GOAL
Every record below should be printed exactly as given.

AVAILABLE DATA
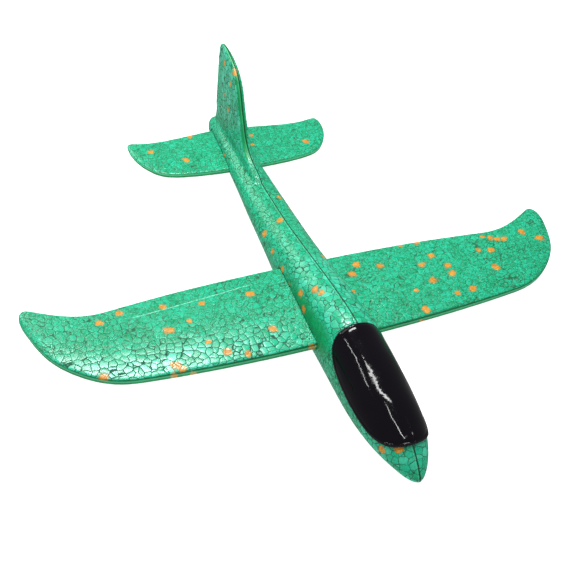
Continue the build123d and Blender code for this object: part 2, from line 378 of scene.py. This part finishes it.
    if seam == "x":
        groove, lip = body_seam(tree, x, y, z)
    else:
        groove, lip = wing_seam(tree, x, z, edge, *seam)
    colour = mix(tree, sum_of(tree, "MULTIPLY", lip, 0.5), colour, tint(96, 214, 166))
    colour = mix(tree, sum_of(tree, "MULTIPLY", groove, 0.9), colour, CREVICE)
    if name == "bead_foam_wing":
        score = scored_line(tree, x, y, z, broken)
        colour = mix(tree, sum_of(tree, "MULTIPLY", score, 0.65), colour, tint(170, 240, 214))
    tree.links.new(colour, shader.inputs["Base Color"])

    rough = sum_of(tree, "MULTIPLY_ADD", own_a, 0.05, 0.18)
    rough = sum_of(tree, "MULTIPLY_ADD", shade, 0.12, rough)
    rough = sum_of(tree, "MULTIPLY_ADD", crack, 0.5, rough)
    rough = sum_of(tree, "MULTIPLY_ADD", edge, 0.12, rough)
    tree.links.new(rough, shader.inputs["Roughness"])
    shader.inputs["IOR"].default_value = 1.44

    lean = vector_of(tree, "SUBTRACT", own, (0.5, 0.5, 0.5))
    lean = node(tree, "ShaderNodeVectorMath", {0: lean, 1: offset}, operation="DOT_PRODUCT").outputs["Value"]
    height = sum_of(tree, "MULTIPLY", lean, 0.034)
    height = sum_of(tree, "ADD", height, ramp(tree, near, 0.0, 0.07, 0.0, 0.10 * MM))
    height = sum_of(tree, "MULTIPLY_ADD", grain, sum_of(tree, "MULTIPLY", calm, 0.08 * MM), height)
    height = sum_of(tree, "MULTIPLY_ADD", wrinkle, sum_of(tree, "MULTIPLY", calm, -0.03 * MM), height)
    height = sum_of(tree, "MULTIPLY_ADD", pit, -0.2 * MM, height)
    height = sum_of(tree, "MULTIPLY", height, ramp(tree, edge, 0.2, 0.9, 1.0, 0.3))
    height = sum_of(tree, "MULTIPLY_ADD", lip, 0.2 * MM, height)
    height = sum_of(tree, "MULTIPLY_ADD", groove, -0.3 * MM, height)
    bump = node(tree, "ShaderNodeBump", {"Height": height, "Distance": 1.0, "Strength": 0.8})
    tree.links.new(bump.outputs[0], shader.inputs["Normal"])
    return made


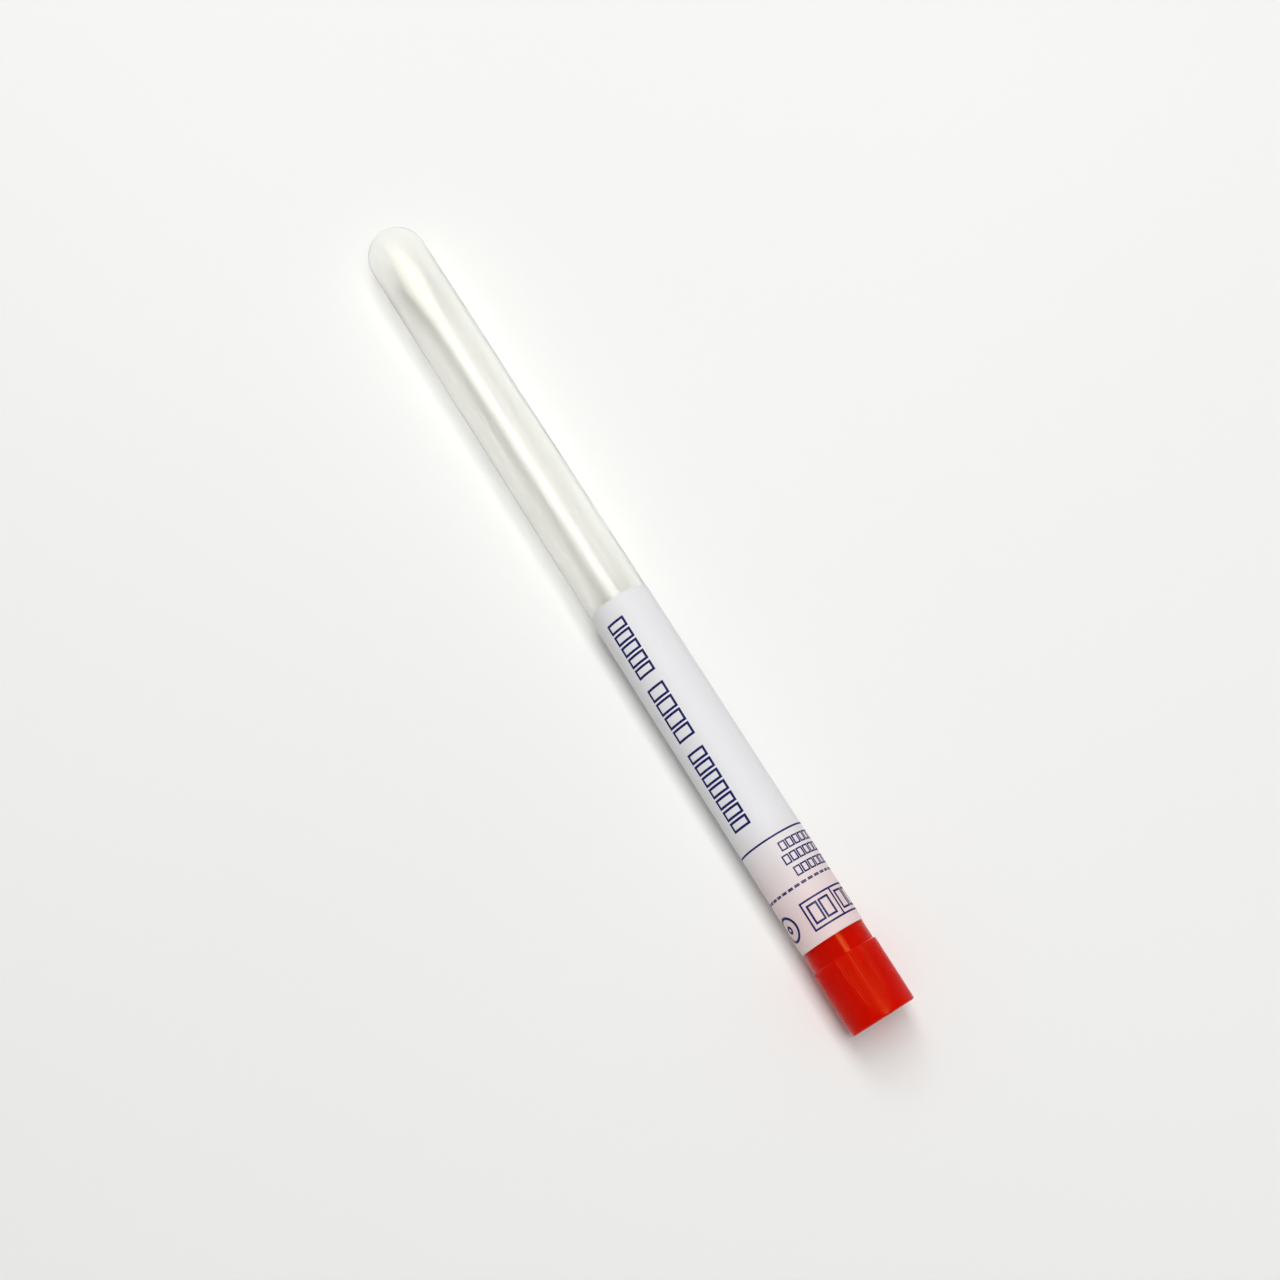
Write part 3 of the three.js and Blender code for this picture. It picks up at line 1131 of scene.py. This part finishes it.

RESULT FOR THIS TASK
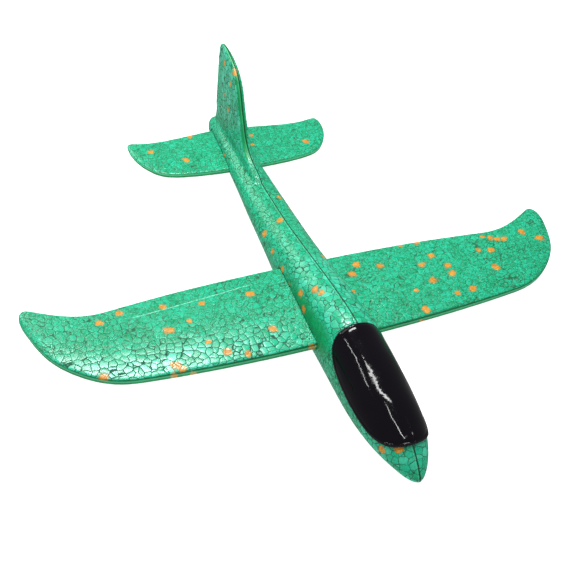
Continue the build123d and Blender code for this object: part 2, from line 378 of scene.py. This part finishes it.
    if seam == "x":
        groove, lip = body_seam(tree, x, y, z)
    else:
        groove, lip = wing_seam(tree, x, z, edge, *seam)
    colour = mix(tree, sum_of(tree, "MULTIPLY", lip, 0.5), colour, tint(96, 214, 166))
    colour = mix(tree, sum_of(tree, "MULTIPLY", groove, 0.9), colour, CREVICE)
    if name == "bead_foam_wing":
        score = scored_line(tree, x, y, z, broken)
        colour = mix(tree, sum_of(tree, "MULTIPLY", score, 0.65), colour, tint(170, 240, 214))
    tree.links.new(colour, shader.inputs["Base Color"])

    rough = sum_of(tree, "MULTIPLY_ADD", own_a, 0.05, 0.18)
    rough = sum_of(tree, "MULTIPLY_ADD", shade, 0.12, rough)
    rough = sum_of(tree, "MULTIPLY_ADD", crack, 0.5, rough)
    rough = sum_of(tree, "MULTIPLY_ADD", edge, 0.12, rough)
    tree.links.new(rough, shader.inputs["Roughness"])
    shader.inputs["IOR"].default_value = 1.44

    lean = vector_of(tree, "SUBTRACT", own, (0.5, 0.5, 0.5))
    lean = node(tree, "ShaderNodeVectorMath", {0: lean, 1: offset}, operation="DOT_PRODUCT").outputs["Value"]
    height = sum_of(tree, "MULTIPLY", lean, 0.034)
    height = sum_of(tree, "ADD", height, ramp(tree, near, 0.0, 0.07, 0.0, 0.10 * MM))
    height = sum_of(tree, "MULTIPLY_ADD", grain, sum_of(tree, "MULTIPLY", calm, 0.08 * MM), height)
    height = sum_of(tree, "MULTIPLY_ADD", wrinkle, sum_of(tree, "MULTIPLY", calm, -0.03 * MM), height)
    height = sum_of(tree, "MULTIPLY_ADD", pit, -0.2 * MM, height)
    height = sum_of(tree, "MULTIPLY", height, ramp(tree, edge, 0.2, 0.9, 1.0, 0.3))
    height = sum_of(tree, "MULTIPLY_ADD", lip, 0.2 * MM, height)
    height = sum_of(tree, "MULTIPLY_ADD", groove, -0.3 * MM, height)
    bump = node(tree, "ShaderNodeBump", {"Height": height, "Distance": 1.0, "Strength": 0.8})
    tree.links.new(bump.outputs[0], shader.inputs["Normal"])
    return made


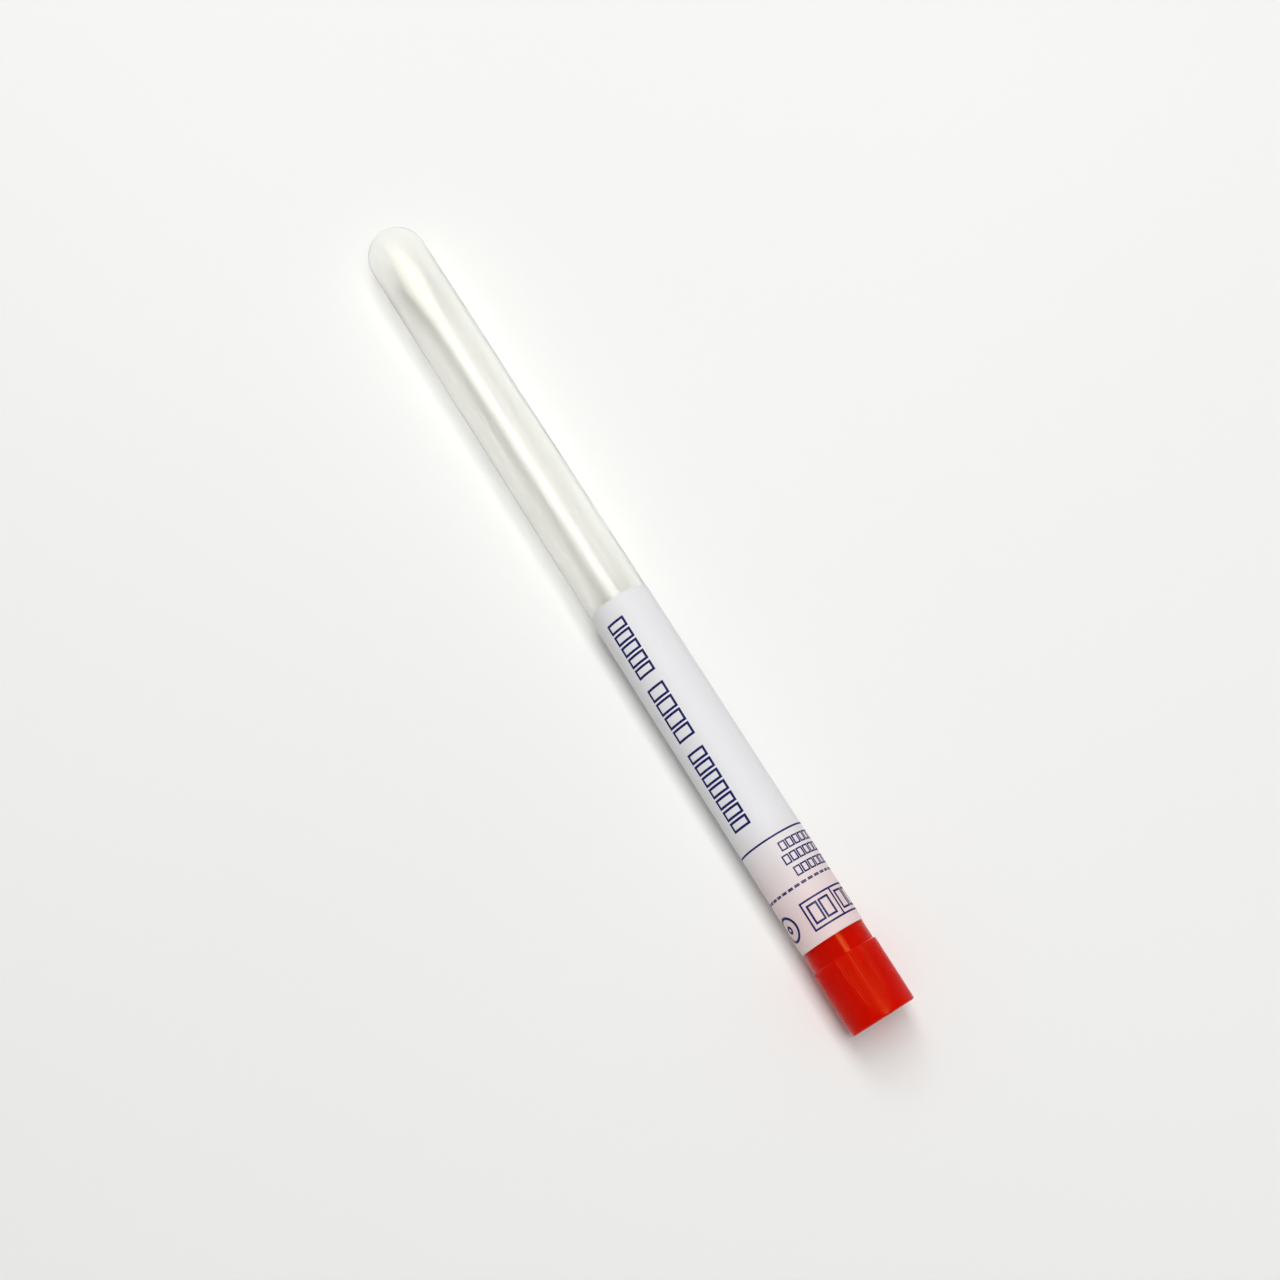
Write part 3 of the three.js and Blender code for this picture. It picks up at line 1131 of scene.py. This part finishes it.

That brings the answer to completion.